Музыка воспринимается нами в призме неосознанных трафаретов пространственно–временных привычек. Схема восприятия все та же: "оттуда" до нас доносятся звучания и "входят" через уши в сознание. Может быть, эта схема и имеет какую–то счетно–вычислительную значимость, но к музыке она не имеет ровно никакого отношения. Мы тотчас же убедимся в этом, если будем исходить не из наших "знаний" о том, как это происходит, а из непосредственного погружения в опыт переживаний. Тем самым мы как бы моментально и безотчетно уже совершаем редукцию и оказываемся в зоне музыкального эйдоса. Здесь нет никаких "оттуда–вхождений", а есть чистое допредикативное и самоочевидное узнание элементарнейшего факта, что сознание музыки и есть сама музыка. Но музыка, как таковая, тождественна себе, и значит, сознание музыки тождественно самой музыке. Слушая музыку, мы, в той мере, в какой мы ее слушаем, а не резонируем о ней, и в той мере, насколько интенсивно мы ее переживаем, становимся ею и отождествляемся с ней. Уши (почему бы не все тело?) играют здесь такую же роль, какую играют глаза в осмысленном видении внешнего мира; они суть посредники, связующие посредством звуков эйдос музыки с его переживанием. И подобно глазам, смотрящим на «одно», но видящим «другое», уши слушают «одно», но слышат «другое». Они слушают музыкальные звучания, которые суть не что иное, как чувственная манифестация музыкального эйдоса, или, собственно, самой музыки, но слышат они при этом именно музыку в ее непосредственной самоданности.
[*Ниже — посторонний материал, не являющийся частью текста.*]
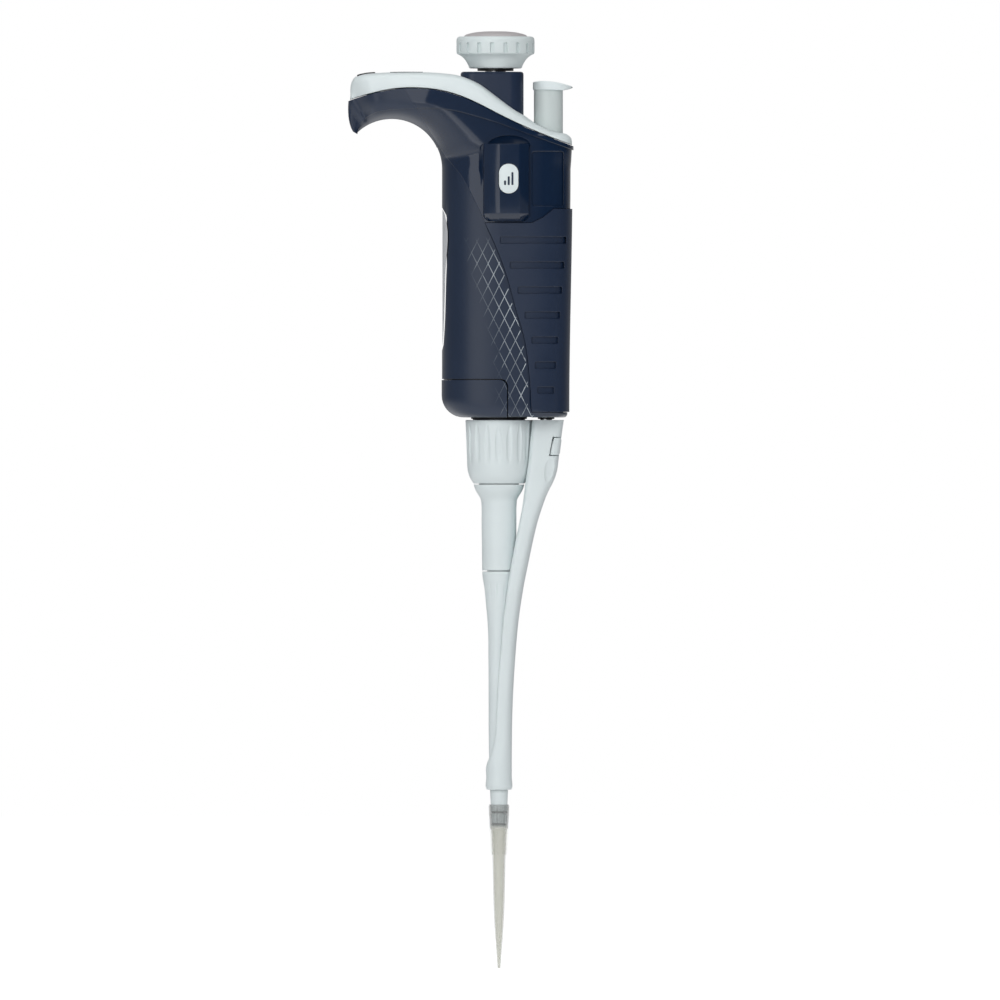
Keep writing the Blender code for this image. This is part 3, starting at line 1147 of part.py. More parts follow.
def bake_parts():
    """Give every meshed part the mesh that its modifiers make, with facets that lie in one plane merged
    and its round faces shaded smooth."""
    graph = bpy.context.evaluated_depsgraph_get()
    meshed = [part for part in PARTS.objects if part.type == "MESH"]
    baked = {part: bpy.data.meshes.new_from_object(part.evaluated_get(graph)) for part in meshed}
    for part, mesh in baked.items():
        build = bmesh.new()
        build.from_mesh(mesh)
        bmesh.ops.dissolve_limit(build, angle_limit=radians(FLAT_ANGLE), verts=build.verts,
                                 edges=build.edges)
        bmesh.ops.triangulate(build, faces=build.faces)
        build.to_mesh(mesh)
        build.free()
        part.modifiers.clear()
        part.data = mesh
        mesh.name = part.name
        mesh.shade_smooth()
        mesh.set_sharp_from_angle(angle=radians(SHARP_ANGLE))


bake_parts()
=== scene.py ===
# %% [markdown]
# # Electronic pipette, dressed for a studio picture
#
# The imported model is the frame: every body, joint and size comes from it. This lesson gives each visible
# piece of it a finer form and a finish. Lengths are written in millimetres in the handle's own frame:
# x = 0 is the pipetting axis, z = 0 is the bottom of the handle, +X runs towards the ejector at the back
# and -Y is the near side.

# %% Load the frame
import bpy
import json
from math import atan2, copysign, cos, pi, radians, sin, sqrt
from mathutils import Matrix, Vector

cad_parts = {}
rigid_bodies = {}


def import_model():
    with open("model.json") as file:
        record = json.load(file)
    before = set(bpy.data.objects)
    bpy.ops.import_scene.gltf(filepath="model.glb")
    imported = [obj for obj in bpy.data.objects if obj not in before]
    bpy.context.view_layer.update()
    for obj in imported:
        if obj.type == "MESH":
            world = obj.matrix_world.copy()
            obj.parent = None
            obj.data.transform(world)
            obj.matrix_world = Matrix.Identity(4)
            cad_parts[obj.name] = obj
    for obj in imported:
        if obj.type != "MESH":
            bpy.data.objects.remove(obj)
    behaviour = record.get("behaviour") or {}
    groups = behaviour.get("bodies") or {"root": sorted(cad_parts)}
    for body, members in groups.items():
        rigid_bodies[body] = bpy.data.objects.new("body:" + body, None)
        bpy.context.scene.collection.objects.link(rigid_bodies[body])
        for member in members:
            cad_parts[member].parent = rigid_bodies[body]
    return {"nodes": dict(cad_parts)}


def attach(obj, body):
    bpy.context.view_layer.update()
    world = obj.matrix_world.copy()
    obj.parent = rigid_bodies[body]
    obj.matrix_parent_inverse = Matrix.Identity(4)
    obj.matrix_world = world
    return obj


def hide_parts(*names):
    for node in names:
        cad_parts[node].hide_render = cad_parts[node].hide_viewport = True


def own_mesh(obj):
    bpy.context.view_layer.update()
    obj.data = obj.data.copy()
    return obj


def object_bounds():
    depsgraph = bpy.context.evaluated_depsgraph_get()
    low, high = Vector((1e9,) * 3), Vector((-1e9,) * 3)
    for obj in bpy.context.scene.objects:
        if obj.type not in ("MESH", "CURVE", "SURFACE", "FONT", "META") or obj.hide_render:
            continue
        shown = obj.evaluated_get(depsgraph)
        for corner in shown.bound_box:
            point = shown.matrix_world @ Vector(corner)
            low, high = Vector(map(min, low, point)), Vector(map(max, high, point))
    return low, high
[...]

Отсюда следует вывод, «невероятный» для внеположных рефлексий и вполне «очевидный» в зоне самих переживаний. Если сознание через слух отождествляется с музыкой, проявляющейся через звучания, то оно при этом отнюдь не тождественно слуху. Слышимость музыки – факт, определяемый координацией слуха и звучаний; музыка, тождественная себе и, следовательно, объективно не зависящая от слуха, конечно же, неслышима. Но, будучи тождественной сознанию, она становится неслышимой и для него, и именно здесь сознанию открывается имманентная сущность музыки: слушая «звучания», оно слышит «тишину».